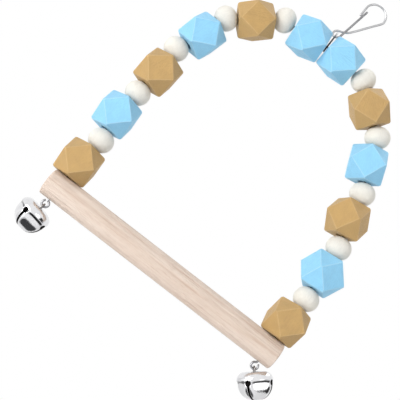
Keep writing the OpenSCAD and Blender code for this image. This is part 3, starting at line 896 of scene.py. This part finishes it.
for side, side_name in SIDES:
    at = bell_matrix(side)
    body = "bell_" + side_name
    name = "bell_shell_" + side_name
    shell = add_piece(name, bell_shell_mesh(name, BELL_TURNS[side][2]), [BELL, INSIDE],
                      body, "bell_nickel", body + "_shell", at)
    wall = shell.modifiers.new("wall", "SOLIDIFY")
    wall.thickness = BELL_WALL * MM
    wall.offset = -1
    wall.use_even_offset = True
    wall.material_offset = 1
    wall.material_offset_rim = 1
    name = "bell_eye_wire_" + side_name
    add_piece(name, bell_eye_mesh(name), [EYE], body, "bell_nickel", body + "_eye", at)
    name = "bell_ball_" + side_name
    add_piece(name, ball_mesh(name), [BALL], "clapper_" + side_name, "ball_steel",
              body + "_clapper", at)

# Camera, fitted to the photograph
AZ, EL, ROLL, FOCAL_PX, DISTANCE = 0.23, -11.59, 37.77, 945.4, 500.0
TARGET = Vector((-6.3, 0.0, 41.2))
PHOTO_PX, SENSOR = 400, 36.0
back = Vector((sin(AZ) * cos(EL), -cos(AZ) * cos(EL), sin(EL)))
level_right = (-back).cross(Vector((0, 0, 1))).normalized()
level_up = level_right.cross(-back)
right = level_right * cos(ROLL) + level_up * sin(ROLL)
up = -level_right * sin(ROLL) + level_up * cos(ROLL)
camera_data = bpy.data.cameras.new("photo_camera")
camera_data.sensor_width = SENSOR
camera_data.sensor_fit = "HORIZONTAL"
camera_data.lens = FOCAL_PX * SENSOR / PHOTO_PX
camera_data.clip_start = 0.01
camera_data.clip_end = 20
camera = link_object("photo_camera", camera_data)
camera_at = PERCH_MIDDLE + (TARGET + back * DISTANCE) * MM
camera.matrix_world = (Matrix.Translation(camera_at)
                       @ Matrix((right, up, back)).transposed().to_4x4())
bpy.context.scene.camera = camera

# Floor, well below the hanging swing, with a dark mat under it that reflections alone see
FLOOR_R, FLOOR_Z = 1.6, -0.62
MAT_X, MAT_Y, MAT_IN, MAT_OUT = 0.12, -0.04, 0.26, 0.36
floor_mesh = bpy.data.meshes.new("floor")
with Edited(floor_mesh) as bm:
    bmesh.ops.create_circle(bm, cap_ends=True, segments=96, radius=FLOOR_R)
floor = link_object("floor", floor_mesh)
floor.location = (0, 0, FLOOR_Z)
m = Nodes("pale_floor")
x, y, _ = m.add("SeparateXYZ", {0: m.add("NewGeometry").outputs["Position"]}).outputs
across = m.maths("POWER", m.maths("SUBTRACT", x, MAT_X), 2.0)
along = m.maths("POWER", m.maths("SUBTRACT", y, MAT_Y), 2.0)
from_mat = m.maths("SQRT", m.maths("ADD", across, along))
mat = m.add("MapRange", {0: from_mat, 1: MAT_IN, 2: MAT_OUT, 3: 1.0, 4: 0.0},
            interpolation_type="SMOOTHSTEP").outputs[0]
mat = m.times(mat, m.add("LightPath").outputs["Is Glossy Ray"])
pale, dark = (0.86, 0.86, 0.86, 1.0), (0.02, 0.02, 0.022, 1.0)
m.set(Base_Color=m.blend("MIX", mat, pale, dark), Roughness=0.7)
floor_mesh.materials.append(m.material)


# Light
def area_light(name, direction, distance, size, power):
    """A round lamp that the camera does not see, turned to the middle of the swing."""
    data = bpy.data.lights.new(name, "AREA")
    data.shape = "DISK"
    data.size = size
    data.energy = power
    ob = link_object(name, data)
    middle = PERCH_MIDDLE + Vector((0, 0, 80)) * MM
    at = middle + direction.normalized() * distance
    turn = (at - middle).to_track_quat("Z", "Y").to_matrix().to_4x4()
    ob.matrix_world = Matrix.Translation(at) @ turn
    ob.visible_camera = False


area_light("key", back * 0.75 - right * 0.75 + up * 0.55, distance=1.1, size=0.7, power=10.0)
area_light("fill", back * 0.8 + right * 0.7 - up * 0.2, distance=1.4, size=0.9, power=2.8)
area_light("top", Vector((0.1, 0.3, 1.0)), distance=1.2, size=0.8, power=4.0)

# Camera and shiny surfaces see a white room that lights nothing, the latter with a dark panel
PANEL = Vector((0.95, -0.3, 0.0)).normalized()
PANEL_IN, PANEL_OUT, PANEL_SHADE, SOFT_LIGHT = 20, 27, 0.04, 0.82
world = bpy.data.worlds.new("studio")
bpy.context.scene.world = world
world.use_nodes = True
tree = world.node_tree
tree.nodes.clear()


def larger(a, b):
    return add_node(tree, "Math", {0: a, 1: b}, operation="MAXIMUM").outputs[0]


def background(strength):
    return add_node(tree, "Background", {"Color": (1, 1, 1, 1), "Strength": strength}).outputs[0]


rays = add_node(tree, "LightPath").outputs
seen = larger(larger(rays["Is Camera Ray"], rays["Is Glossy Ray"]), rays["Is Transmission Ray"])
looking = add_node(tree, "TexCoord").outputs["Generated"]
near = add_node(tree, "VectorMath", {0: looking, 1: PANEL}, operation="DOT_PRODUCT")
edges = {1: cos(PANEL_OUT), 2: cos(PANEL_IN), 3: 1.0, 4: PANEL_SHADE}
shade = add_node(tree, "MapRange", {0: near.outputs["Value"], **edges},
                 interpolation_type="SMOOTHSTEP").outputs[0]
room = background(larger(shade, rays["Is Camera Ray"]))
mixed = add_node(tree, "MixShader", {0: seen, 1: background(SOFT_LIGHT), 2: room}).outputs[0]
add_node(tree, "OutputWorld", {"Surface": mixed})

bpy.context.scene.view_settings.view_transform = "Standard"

# Task directions
In the lines above, find each one with "scene" and list it.

# Task result
Keep writing the OpenSCAD and Blender code for this image. This is part 3, starting at line 896 of scene.py. This part finishes it.
bpy.context.scene.camera = camera
bpy.context.scene.world = world
bpy.context.scene.view_settings.view_transform = "Standard"